O ideal seria, como fazem os bancos com seus clientes, que os partidos abrissem processos de due diligence para analisar a vida de cada candidato que se candidatasse por sua legenda. Ao pleitear um cargo, o político concordaria em ter as contas vasculhadas e os hábitos financeiros analisados por especialistas capazes de dizer se ele tem ficha limpa e uma conduta que o credencie a lidar com o dinheiro do povo. Esse seria o primeiro passo.

COMPLIANCE E DUE DILIGENCE — Os que fossem aprovados e viessem a ser eleitos deveriam, além disso, se submeter a um conjunto de regras para o uso do dinheiro e se comprometer com a prestação rigorosa de contas — ou seja, adotar uma política de compliance que desse clareza aos procedimentos e estabelecesse sanções para quem não os cumprisse.
Se em algum momento ficasse provado que um parlamentar fez uso indevido do recurso a que teve direito, o partido seria obrigado, sem prejuízo de outras sanções, a ressarcir os cofres públicos pelos prejuízos.

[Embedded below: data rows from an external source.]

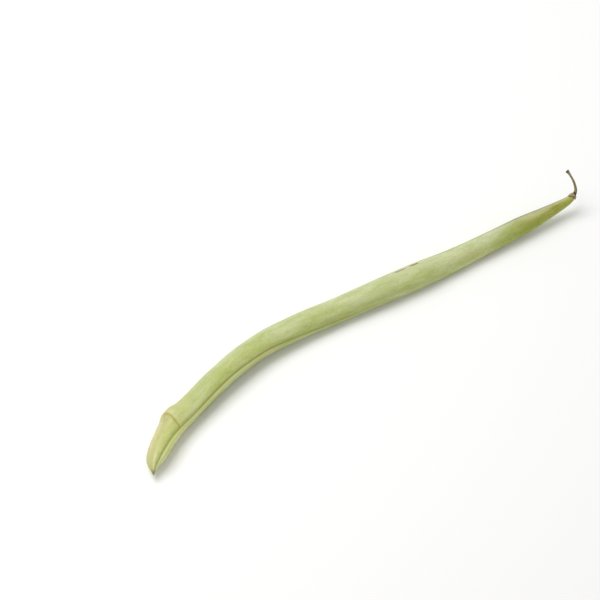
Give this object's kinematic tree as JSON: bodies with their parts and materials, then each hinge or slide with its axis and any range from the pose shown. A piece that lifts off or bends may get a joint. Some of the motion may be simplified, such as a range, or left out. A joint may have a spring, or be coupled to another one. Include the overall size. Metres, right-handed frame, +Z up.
{
  "type": "green bean",
  "caption": "Long slim bean pod, bowed and nearly round in section, with a seam on each edge, a short beak, a dry toothed calyx and a thin hooked stalk, lying on its side.",
  "frame": {"origin": "bottom centre of the bean's box, on the surface it lies on", "axes": "+X along the length towards the stalk, +Y towards the outside of the bow, +Z up from the surface it lies on"},
  "size_m": [0.1958, 0.0264, 0.0146],
  "materials": {
    "pod": "smooth waxy plant skin, pale yellow-green, darker olive at the neck, soft satin sheen",
    "calyx": "dry papery plant tissue, pinkish brown, matte",
    "stalk": "dry ridged plant stalk, green-brown with a dark cut end, matte"
  },
  "bodies": {
    "root": {"pod": "pod", "calyx": "calyx", "stalk": "stalk"}
  },
  "joints": []
}
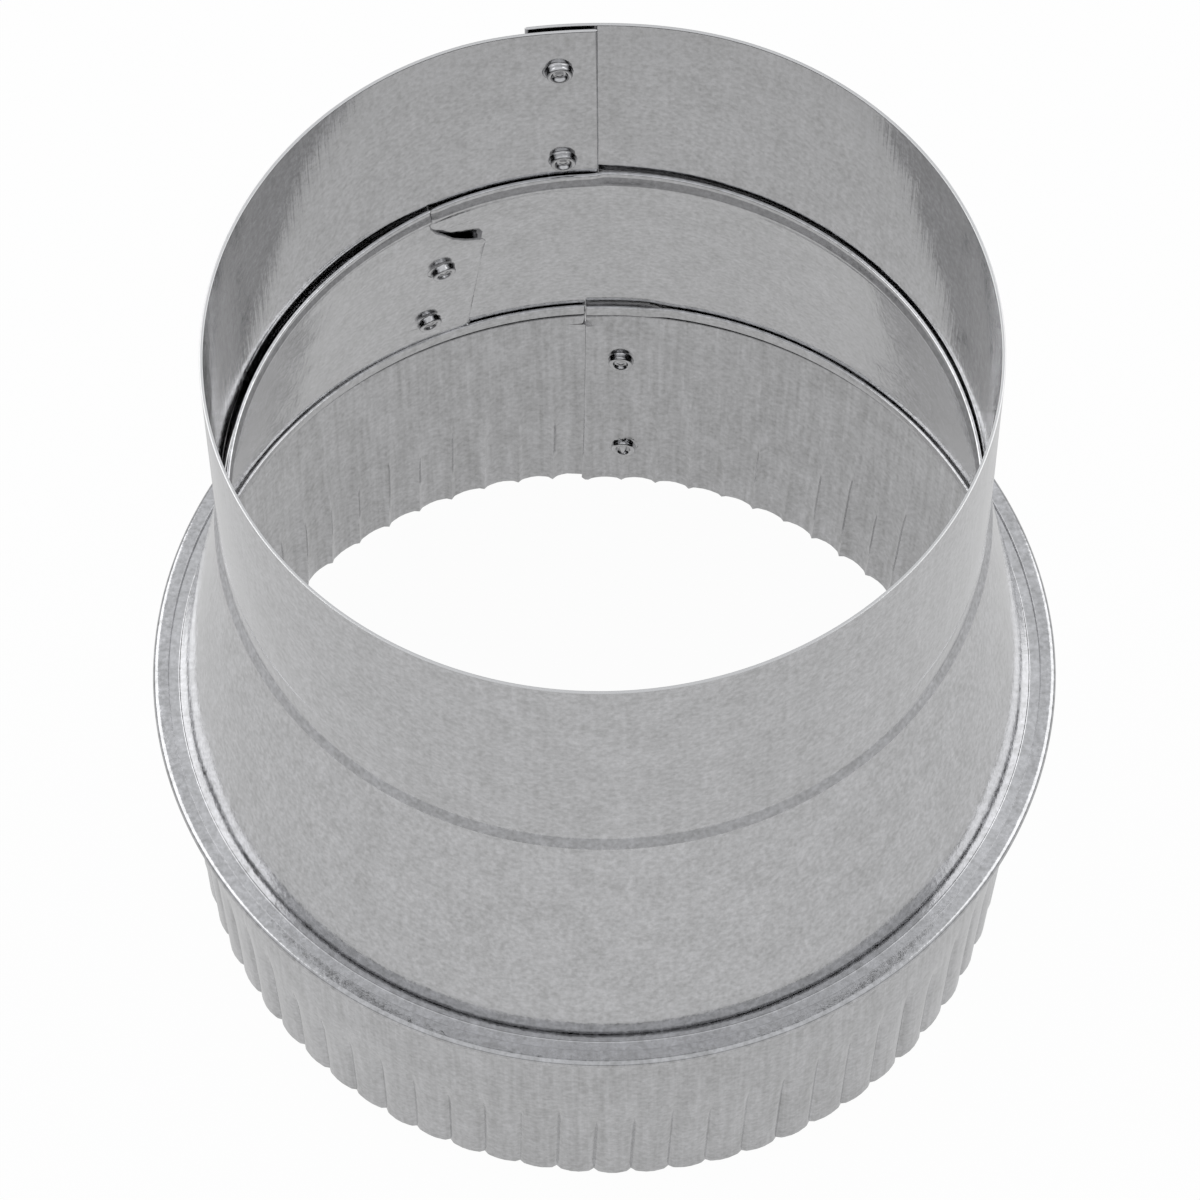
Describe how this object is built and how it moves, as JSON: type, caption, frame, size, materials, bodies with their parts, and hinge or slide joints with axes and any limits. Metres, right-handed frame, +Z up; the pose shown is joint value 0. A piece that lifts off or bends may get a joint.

Enquanto isso não acontecesse, o partido deixaria imediatamente de ter acesso aos recursos públicos. Além disso, as execuções das emendas de todos os integrantes da legenda seriam imediatamente suspensas.
São, evidentemente, medidas duras e a julgar pelo padrão de conduta que os políticos brasileiros, de um modo geral, demonstram no trato com o dinheiro público, dificilmente seriam adotadas com facilidade por qualquer legenda. A questão é que o cidadão — o mesmo cidadão que hoje torce o nariz e não confia em nada que venha dos partidos políticos — passaria a ter motivos para acreditar na política.
A legenda que largasse na frente e adotasse por conta própria critérios de transparência e desse publicidade a seus gastos (sem esperar que o Supremo Tribunal Federal mandasse suspender a execução das Emendas Secretas em nome desse mesmo princípio) receberia um julgamento muito mais generoso do que todas as demais. A partir do momento em que a primeira agremiação (independentemente de sua ideologia) adotar esse caminho, outras perceberão as vantagens eleitorais da transparência e seguirão na mesma direção.
Num sistema marcado pelos acordos de bastidores e pela falta de clareza, isso seria um importante primeiro passo. Por que não tentar?